Dans la lignée de Videodrome, mis en scène par David Cronenberg, Shinya Tsukamoto étudie la thématique de la métamorphose, s'inspirant également de l'esthétique étrange et surréaliste de David Lynch.
"Je voudrais que les spectateurs se projettent dans mes films et sentent qu’ils sont entre la vie et la mort", martèle le cinéaste, qui ne fait aucune concession à son public, sondant les travers de l'âme humaine comme personne.
Le réalisateur nous emmène avec lui dans cette ville anxiogène, nous étouffant dans un espace urbain austère avec un homme devenant peu à peu une machine. Ce dernier sera la pure création d'une société nipponne aliénée cherchant le sens de la vie au coeur de la souffrance.
Le visionnage de Tetsuo, véritable expérience hypnotique et sensorielle, ne laissera aucun spectateur indifférent.
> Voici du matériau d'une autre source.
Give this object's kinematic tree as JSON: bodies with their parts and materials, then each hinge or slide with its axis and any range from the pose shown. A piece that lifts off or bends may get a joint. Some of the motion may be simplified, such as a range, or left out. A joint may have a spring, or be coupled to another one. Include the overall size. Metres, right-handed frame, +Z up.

Avec son esthétisme particulier, angoissant, l'oeuvre de Tsukamoto nous interpelle, nous choque, nous fait sortir de notre de confort pour mieux nous faire ressentir ce mélange détonant entre matières organique et métallique.
LA VIOLENCE ET L'ANGOISSE
Entre violence graphique et images chocs, le metteur en scène ne nous épargne rien. Il utilise sa caméra comme outil ultime afin de pointer du doigt la société japonaise dans toutes ses contradictions, notamment les ravages de la société de consommation sur la population.
Shinya Tsukamoto donnera une suite à Tetsuo en 1992, s'émancipant du côté expérimental du premier opus pour proposer une oeuvre encore plus viscérale. Le cinéaste ira encore plus loin dans l'exploration du thème de l’homme-machine broyé par la société.
Ces deux films sont à découvrir en ce moment au cinéma en version restauré 4K grâce à Carlotta Films. Par ailleurs, Bullet Ballet (1995 et Tokyo Fist (1998) ressortent aussi sur grand écran en version restaurée. Elles sont toutes interdites aux moins de 16 ans.
À noter que Tsukamoto réalisera un 3ème volet de Tetsuo en 2009 : The Bullet Man. De Quentin Tarantino à Darren Aronofsky en passant par Gaspar Noé, la radicalité de Shinya Tsukamoto a influencé de nombreux cinéastes occidentaux. Tarantino, obsédé par Tetsuo, tentera d'en produire un remake qui devait s'intituler Flying Tetsuo. Malheureusement, le projet ne verra jamais le jour.